The Prime Minister Dasho Tshering Tobgay met the International Telecommunication Union’s BDT Director Mr. Brahima Sanou, on 1st November afternoon.
Prime Minister thanked the ITU for for their continued support especially in HR development through trainings. Prime Minister highlighted the importance of telecommunications in our country.
The Director assured the continued support from ITU.
Mr Brahima Sanou, Director of Telecommunication Development Bureau (BDT), ITU, shared some of the changes in the ICT sector, which are characterized in different patterns in a talk at the Ministry of Information and Communications on 2nd November.
The first pattern was convergence of telecom/ICT infrastructure, services and service providers. The second pattern was acceleration and the third pattern disruption.
“The ICT sector is characterized by disruptive businesses. These changes are not happening only in the ICT sector but in the ICT ecosystem,” he said.
The fourth pattern was sharing and the fifth pattern asymmetrical competition. “New business models are driving the share economy. For instance, today the world’s largest taxi company owns no vehicle, the world’s largest accommodation provider owns no real estate and even some of the world’s biggest telecommunication companies have no infrastructure of their own. The new business models are having asymmetrical competition with incumbent business models,” he said.
The sixth pattern is interdependency best exemplified by cyber-security. “Cyber-security will continue to be a big challenge as we embark on the Internet of everything and artificial intelligence. In such an interconnected world a loophole anywhere in the global ICT network represents a danger everywhere in the network,” he said. “Building, operating and securing the global ICT network as well as for using it in service delivery to other sectors definitely needs a collaborative approach.”

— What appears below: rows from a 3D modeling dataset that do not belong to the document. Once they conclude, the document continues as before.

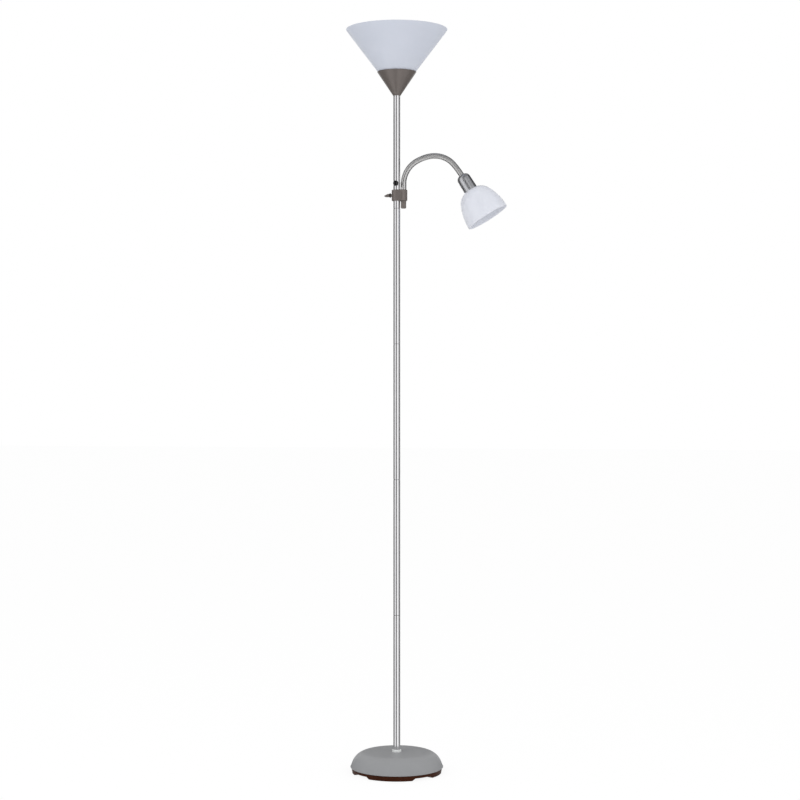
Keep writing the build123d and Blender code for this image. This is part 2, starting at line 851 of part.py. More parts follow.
# The bell: a flat top with the holder's hole, a round shoulder and a long even flare.
bell_top = holder_length
bell_rim = bell_top + bell_length
with BuildPart() as reading_shade:
    with BuildSketch(head):
        with BuildLine() as bell_line:
            top = Line((small_skirt + loose, bell_top), (bell_top_radius, bell_top))
            shoulder = ThreePointArc(top @ 1, (30.8, bell_top + 7.2), (42.4, bell_top + 23.0))
            ThreePointArc(shoulder @ 1, (49.8, bell_top + 45.0), (bell_rim_radius, bell_rim))
            offset(bell_line.line, amount=bell_wall, side=Side.LEFT, closed=True)
        make_face()
    revolve(axis=Axis(head.origin, head.y_dir))
finish(reading_shade.part, "reading_shade")

with BuildPart() as reading_shade_ring:
    ring_low = bell_top + bell_wall
    turn(
        [
            (small_skirt + seat, ring_low),
            (16.4, ring_low),
            (18.6, ring_low + 0.9),
            (18.6, ring_low + 2.2),
            (16.4, ring_low + 2.2),
            (16.4, ring_low + 6),
            (small_skirt + seat, ring_low + 6),
        ],
        head,
    )
finish(reading_shade_ring.part, "reading_shade_ring")

with BuildPart() as reading_bulb_base:
    bulb_base(head, small_floor + 1.8, small_mouth + 1, small_cone - 0.8)
finish(reading_bulb_base.part, "reading_bulb_base")

with BuildPart() as reading_bulb_glass:
    bulb_glass(
        head, small_mouth + 1, small_cone - 0.2, reading_bulb_radius, reading_bulb_length, 0.8
    )
finish(reading_bulb_glass.part, "reading_bulb_glass")

print("pivots of the neck (x, z, heading):")
for number in range(link_count + 1):
    x, z, heading = neck_point(number * link_length)
    print(f"  {x:.3f} {z:.3f} {heading * 57.29578:.2f}")
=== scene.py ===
import json
from math import atan2, cos, degrees, pi, radians, sin, tan

import bmesh
import bpy
from mathutils import Matrix, Vector


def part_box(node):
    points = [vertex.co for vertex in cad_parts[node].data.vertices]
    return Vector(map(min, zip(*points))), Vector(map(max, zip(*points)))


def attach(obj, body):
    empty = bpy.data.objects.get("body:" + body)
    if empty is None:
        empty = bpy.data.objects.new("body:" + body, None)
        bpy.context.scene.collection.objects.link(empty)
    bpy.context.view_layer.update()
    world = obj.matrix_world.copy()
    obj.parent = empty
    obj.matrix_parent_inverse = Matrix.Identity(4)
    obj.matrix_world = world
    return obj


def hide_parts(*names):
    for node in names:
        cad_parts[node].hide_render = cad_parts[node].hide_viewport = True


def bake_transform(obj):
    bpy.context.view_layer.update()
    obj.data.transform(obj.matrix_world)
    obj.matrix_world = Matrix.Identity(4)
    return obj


# Torchiere floor lamp with a reading light on a gooseneck. Metres, standing on z = 0.
# The arm points towards +X and the front is -Y.

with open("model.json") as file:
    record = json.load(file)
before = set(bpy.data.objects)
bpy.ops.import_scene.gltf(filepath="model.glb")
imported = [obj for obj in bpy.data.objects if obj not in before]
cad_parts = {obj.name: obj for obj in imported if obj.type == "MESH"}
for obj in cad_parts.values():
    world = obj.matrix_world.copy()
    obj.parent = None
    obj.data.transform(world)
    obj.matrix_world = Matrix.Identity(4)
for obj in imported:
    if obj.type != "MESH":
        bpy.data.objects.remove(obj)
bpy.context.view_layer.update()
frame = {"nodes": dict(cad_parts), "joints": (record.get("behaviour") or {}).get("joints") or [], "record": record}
nodes = frame["nodes"]
joints = {joint["name"]: joint for joint in frame["joints"]}
scene = bpy.context.scene
print("frame loaded:", len(nodes), "nodes")

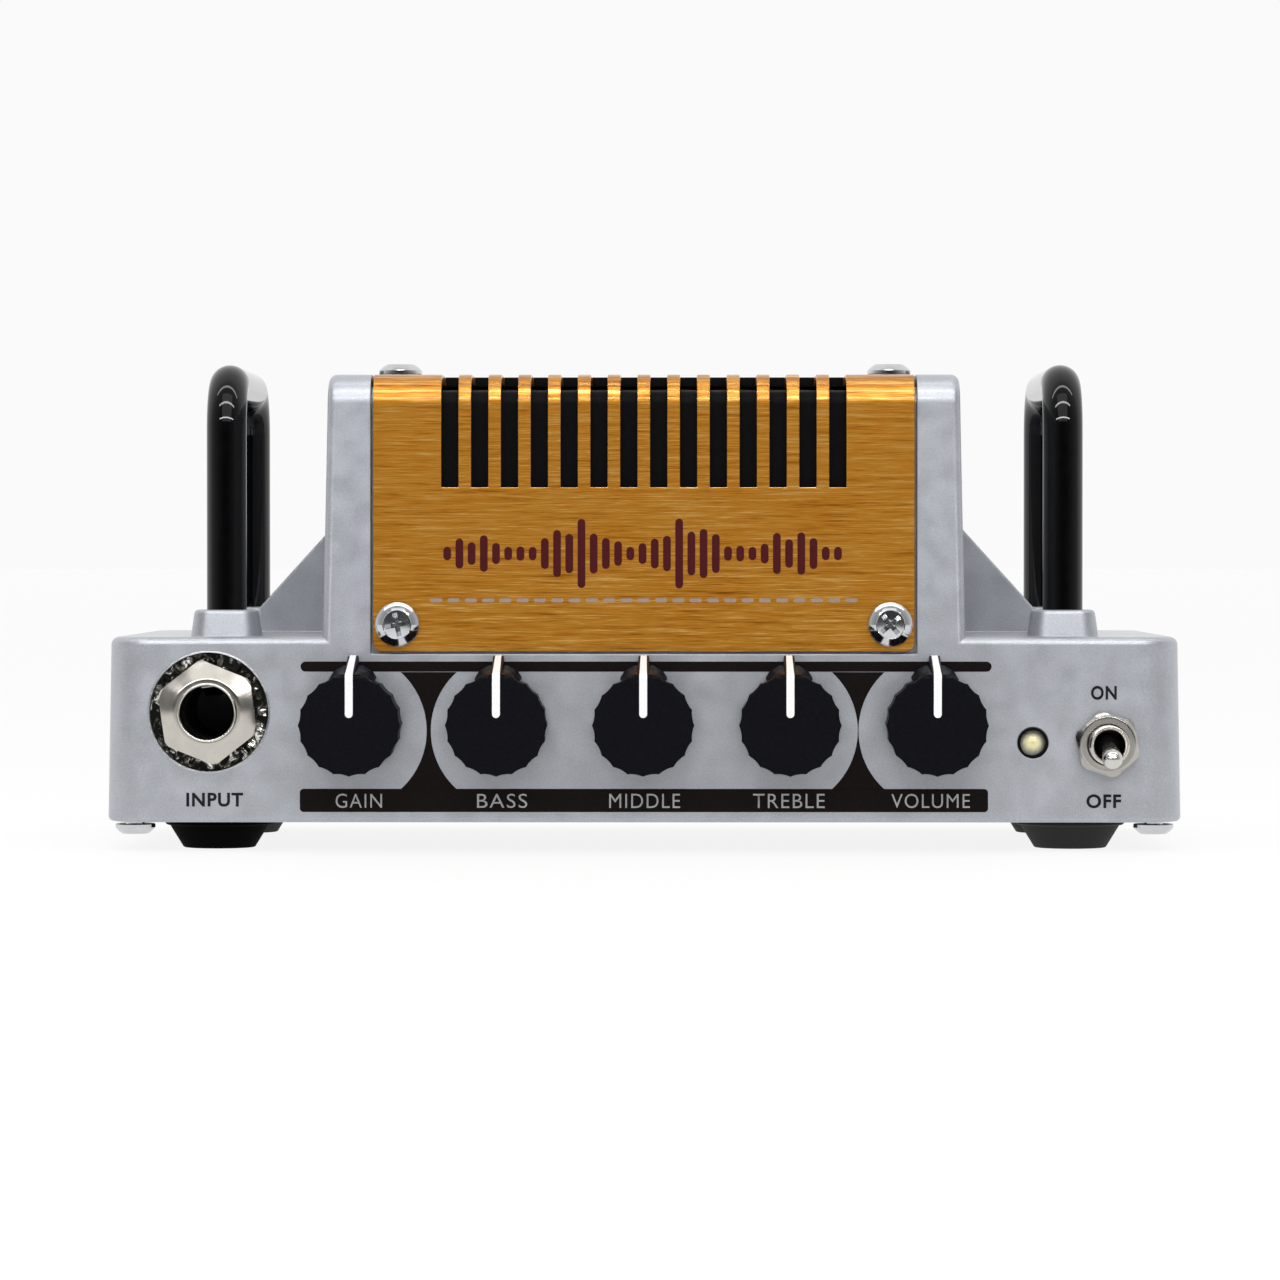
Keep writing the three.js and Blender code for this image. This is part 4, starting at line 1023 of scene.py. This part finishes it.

The seventh pattern was on the consumer-player pattern. Faced with these new trends and patterns, he said that, ICT policy makers, regulators and industry need to undergo structural changes in their strategies and operation and more importantly, they need to reinvent the way they interact with each other.
On another hand, he said the adoption of the Sustainable Development Goals has broadened the mission and mandate. “We are now required not only to provide broadband and universal access to ICT services at affordable price, but equally important, to make ICTs work for other economic sectors,” he said.
Of 193 International Telecommunication Union (ITU) member states, Bhutan stood 117th in terms of ICT development in 2016.
“We have made good progress in our ranking and among the SAARC region,” said communications minister D N Dhungyel.
“To measure this outcome, let us target to have our rankings in the top 50 within the next few years”, Lyonpo added.
In the 90s, Internet and mobile phones were a distant dream for Bhutan but today 93.3% of population has access to mobile services and Internet subscribers have reached 82.6%, as of June 2017 according to communications minister D N Dhungyel.
“To reach this stage the government together with Telecom operators, ISPs and other players has undertaken numerous initiatives by building backbone ICT infrastructure, transforming working systems, developing appropriate policy and legislation, re-skilling and redeploying ICT professionals and building an ICT literate society,” said the minister.
Despite all these initiatives the minister said that, “we are not very close in fulfilling our vision of nurturing a ‘knowledge society’”. “There is lot to be achieved for which we have to continuously seek support of ITU and other donor countries/agencies,” he said.
Bhutan became a member of the International Telecommunication Union (ITU) in September 1988 and since then has benefitted immensely in terms of capacity building and technical assistance.
In 2016, of 193 ITU member states, Bhutan stood 117th in terms of ICT development. “We have made good progress in our ranking and among the SAARC region,” the minister said. “To measure this outcome, let us target to have our rankings in the top 50 within the next few years.”